Set problem:
Retype the material in full, keeping every word the same.

▬▬▬

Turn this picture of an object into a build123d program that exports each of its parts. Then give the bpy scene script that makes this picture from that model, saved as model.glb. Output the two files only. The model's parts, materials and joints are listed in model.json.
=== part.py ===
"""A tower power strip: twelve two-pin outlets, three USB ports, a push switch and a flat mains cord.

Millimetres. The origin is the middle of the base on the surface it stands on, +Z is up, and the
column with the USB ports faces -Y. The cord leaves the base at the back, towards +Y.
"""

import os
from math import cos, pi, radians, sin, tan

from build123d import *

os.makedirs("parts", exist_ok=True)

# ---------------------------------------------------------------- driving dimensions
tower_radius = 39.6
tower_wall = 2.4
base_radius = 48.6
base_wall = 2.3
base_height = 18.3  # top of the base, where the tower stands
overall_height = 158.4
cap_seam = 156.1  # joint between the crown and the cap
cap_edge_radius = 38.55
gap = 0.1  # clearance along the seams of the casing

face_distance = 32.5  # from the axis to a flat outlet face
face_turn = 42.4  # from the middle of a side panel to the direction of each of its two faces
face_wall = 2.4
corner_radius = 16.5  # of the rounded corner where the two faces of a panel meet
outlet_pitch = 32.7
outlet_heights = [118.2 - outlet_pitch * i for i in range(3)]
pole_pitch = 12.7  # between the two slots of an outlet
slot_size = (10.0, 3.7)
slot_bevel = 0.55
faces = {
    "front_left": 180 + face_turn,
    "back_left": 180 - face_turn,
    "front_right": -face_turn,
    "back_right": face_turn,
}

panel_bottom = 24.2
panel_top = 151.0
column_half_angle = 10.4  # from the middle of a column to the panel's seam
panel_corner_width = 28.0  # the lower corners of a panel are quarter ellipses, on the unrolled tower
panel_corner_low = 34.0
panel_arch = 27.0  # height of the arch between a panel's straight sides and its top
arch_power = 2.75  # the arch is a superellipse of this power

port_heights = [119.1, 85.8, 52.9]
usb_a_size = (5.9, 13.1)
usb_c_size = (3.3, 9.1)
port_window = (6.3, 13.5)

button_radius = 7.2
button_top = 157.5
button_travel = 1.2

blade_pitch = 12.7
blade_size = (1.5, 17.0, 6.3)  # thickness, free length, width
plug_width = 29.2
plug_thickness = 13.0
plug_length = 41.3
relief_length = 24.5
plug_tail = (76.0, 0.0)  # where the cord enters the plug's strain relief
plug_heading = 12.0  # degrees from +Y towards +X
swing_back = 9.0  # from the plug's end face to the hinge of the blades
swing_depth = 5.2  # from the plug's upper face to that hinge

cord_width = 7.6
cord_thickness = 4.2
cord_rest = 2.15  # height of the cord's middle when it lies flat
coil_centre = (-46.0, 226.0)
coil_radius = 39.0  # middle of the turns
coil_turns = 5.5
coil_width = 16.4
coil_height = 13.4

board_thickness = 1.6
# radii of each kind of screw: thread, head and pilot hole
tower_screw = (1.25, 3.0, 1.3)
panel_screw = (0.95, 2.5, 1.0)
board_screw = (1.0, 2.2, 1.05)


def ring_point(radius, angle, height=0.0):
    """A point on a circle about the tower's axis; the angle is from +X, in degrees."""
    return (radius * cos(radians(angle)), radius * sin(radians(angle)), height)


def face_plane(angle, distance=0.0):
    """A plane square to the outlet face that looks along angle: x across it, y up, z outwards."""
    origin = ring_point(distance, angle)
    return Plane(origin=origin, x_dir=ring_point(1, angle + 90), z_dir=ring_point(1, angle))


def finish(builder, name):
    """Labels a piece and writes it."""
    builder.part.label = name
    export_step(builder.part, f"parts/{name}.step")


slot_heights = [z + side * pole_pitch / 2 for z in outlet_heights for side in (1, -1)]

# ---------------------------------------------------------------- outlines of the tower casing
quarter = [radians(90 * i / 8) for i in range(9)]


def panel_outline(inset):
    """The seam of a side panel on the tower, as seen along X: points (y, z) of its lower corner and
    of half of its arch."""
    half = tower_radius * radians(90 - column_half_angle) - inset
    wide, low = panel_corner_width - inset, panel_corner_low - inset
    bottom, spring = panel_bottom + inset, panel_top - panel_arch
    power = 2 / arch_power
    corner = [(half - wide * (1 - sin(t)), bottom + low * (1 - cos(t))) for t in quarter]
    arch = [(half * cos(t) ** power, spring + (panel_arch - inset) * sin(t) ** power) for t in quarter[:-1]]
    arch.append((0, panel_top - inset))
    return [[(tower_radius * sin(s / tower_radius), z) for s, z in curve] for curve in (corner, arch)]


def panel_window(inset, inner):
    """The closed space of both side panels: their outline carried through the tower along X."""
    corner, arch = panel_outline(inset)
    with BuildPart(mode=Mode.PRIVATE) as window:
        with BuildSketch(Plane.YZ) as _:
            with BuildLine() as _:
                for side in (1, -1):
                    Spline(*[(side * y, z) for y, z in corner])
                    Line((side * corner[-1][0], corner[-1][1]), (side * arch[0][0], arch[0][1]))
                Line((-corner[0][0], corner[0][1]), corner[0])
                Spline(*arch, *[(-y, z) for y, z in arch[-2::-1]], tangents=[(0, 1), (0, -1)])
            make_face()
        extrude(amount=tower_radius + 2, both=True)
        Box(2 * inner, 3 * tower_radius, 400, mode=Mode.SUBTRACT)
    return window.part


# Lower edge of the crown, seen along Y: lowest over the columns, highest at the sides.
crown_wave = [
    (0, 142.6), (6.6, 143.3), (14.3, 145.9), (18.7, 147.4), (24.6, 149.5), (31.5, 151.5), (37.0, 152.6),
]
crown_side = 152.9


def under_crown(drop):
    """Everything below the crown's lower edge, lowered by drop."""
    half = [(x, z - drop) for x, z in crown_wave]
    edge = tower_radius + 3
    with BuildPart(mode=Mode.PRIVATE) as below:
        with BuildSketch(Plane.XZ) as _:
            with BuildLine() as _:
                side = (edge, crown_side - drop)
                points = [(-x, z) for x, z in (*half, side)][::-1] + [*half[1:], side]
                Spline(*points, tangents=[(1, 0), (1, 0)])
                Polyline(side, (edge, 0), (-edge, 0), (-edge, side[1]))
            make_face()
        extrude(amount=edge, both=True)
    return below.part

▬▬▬

Expected answer:
Turn this picture of an object into a build123d program that exports each of its parts. Then give the bpy scene script that makes this picture from that model, saved as model.glb. Output the two files only. The model's parts, materials and joints are listed in model.json.
=== part.py ===
"""A tower power strip: twelve two-pin outlets, three USB ports, a push switch and a flat mains cord.

Millimetres. The origin is the middle of the base on the surface it stands on, +Z is up, and the
column with the USB ports faces -Y. The cord leaves the base at the back, towards +Y.
"""

import os
from math import cos, pi, radians, sin, tan

from build123d import *

os.makedirs("parts", exist_ok=True)

# ---------------------------------------------------------------- driving dimensions
tower_radius = 39.6
tower_wall = 2.4
base_radius = 48.6
base_wall = 2.3
base_height = 18.3  # top of the base, where the tower stands
overall_height = 158.4
cap_seam = 156.1  # joint between the crown and the cap
cap_edge_radius = 38.55
gap = 0.1  # clearance along the seams of the casing

face_distance = 32.5  # from the axis to a flat outlet face
face_turn = 42.4  # from the middle of a side panel to the direction of each of its two faces
face_wall = 2.4
corner_radius = 16.5  # of the rounded corner where the two faces of a panel meet
outlet_pitch = 32.7
outlet_heights = [118.2 - outlet_pitch * i for i in range(3)]
pole_pitch = 12.7  # between the two slots of an outlet
slot_size = (10.0, 3.7)
slot_bevel = 0.55
faces = {
    "front_left": 180 + face_turn,
    "back_left": 180 - face_turn,
    "front_right": -face_turn,
    "back_right": face_turn,
}

panel_bottom = 24.2
panel_top = 151.0
column_half_angle = 10.4  # from the middle of a column to the panel's seam
panel_corner_width = 28.0  # the lower corners of a panel are quarter ellipses, on the unrolled tower
panel_corner_low = 34.0
panel_arch = 27.0  # height of the arch between a panel's straight sides and its top
arch_power = 2.75  # the arch is a superellipse of this power

port_heights = [119.1, 85.8, 52.9]
usb_a_size = (5.9, 13.1)
usb_c_size = (3.3, 9.1)
port_window = (6.3, 13.5)

button_radius = 7.2
button_top = 157.5
button_travel = 1.2

blade_pitch = 12.7
blade_size = (1.5, 17.0, 6.3)  # thickness, free length, width
plug_width = 29.2
plug_thickness = 13.0
plug_length = 41.3
relief_length = 24.5
plug_tail = (76.0, 0.0)  # where the cord enters the plug's strain relief
plug_heading = 12.0  # degrees from +Y towards +X
swing_back = 9.0  # from the plug's end face to the hinge of the blades
swing_depth = 5.2  # from the plug's upper face to that hinge

cord_width = 7.6
cord_thickness = 4.2
cord_rest = 2.15  # height of the cord's middle when it lies flat
coil_centre = (-46.0, 226.0)
coil_radius = 39.0  # middle of the turns
coil_turns = 5.5
coil_width = 16.4
coil_height = 13.4

board_thickness = 1.6
# radii of each kind of screw: thread, head and pilot hole
tower_screw = (1.25, 3.0, 1.3)
panel_screw = (0.95, 2.5, 1.0)
board_screw = (1.0, 2.2, 1.05)


def ring_point(radius, angle, height=0.0):
    """A point on a circle about the tower's axis; the angle is from +X, in degrees."""
    return (radius * cos(radians(angle)), radius * sin(radians(angle)), height)


def face_plane(angle, distance=0.0):
    """A plane square to the outlet face that looks along angle: x across it, y up, z outwards."""
    origin = ring_point(distance, angle)
    return Plane(origin=origin, x_dir=ring_point(1, angle + 90), z_dir=ring_point(1, angle))


def finish(builder, name):
    """Labels a piece and writes it."""
    builder.part.label = name
    export_step(builder.part, f"parts/{name}.step")


slot_heights = [z + side * pole_pitch / 2 for z in outlet_heights for side in (1, -1)]

# ---------------------------------------------------------------- outlines of the tower casing
quarter = [radians(90 * i / 8) for i in range(9)]


def panel_outline(inset):
    """The seam of a side panel on the tower, as seen along X: points (y, z) of its lower corner and
    of half of its arch."""
    half = tower_radius * radians(90 - column_half_angle) - inset
    wide, low = panel_corner_width - inset, panel_corner_low - inset
    bottom, spring = panel_bottom + inset, panel_top - panel_arch
    power = 2 / arch_power
    corner = [(half - wide * (1 - sin(t)), bottom + low * (1 - cos(t))) for t in quarter]
    arch = [(half * cos(t) ** power, spring + (panel_arch - inset) * sin(t) ** power) for t in quarter[:-1]]
    arch.append((0, panel_top - inset))
    return [[(tower_radius * sin(s / tower_radius), z) for s, z in curve] for curve in (corner, arch)]


def panel_window(inset, inner):
    """The closed space of both side panels: their outline carried through the tower along X."""
    corner, arch = panel_outline(inset)
    with BuildPart(mode=Mode.PRIVATE) as window:
        with BuildSketch(Plane.YZ) as _:
            with BuildLine() as _:
                for side in (1, -1):
                    Spline(*[(side * y, z) for y, z in corner])
                    Line((side * corner[-1][0], corner[-1][1]), (side * arch[0][0], arch[0][1]))
                Line((-corner[0][0], corner[0][1]), corner[0])
                Spline(*arch, *[(-y, z) for y, z in arch[-2::-1]], tangents=[(0, 1), (0, -1)])
            make_face()
        extrude(amount=tower_radius + 2, both=True)
        Box(2 * inner, 3 * tower_radius, 400, mode=Mode.SUBTRACT)
    return window.part


# Lower edge of the crown, seen along Y: lowest over the columns, highest at the sides.
crown_wave = [
    (0, 142.6), (6.6, 143.3), (14.3, 145.9), (18.7, 147.4), (24.6, 149.5), (31.5, 151.5), (37.0, 152.6),
]
crown_side = 152.9


def under_crown(drop):
    """Everything below the crown's lower edge, lowered by drop."""
    half = [(x, z - drop) for x, z in crown_wave]
    edge = tower_radius + 3
    with BuildPart(mode=Mode.PRIVATE) as below:
        with BuildSketch(Plane.XZ) as _:
            with BuildLine() as _:
                side = (edge, crown_side - drop)
                points = [(-x, z) for x, z in (*half, side)][::-1] + [*half[1:], side]
                Spline(*points, tangents=[(1, 0), (1, 0)])
                Polyline(side, (edge, 0), (-edge, 0), (-edge, side[1]))
            make_face()
        extrude(amount=edge, both=True)
    return below.part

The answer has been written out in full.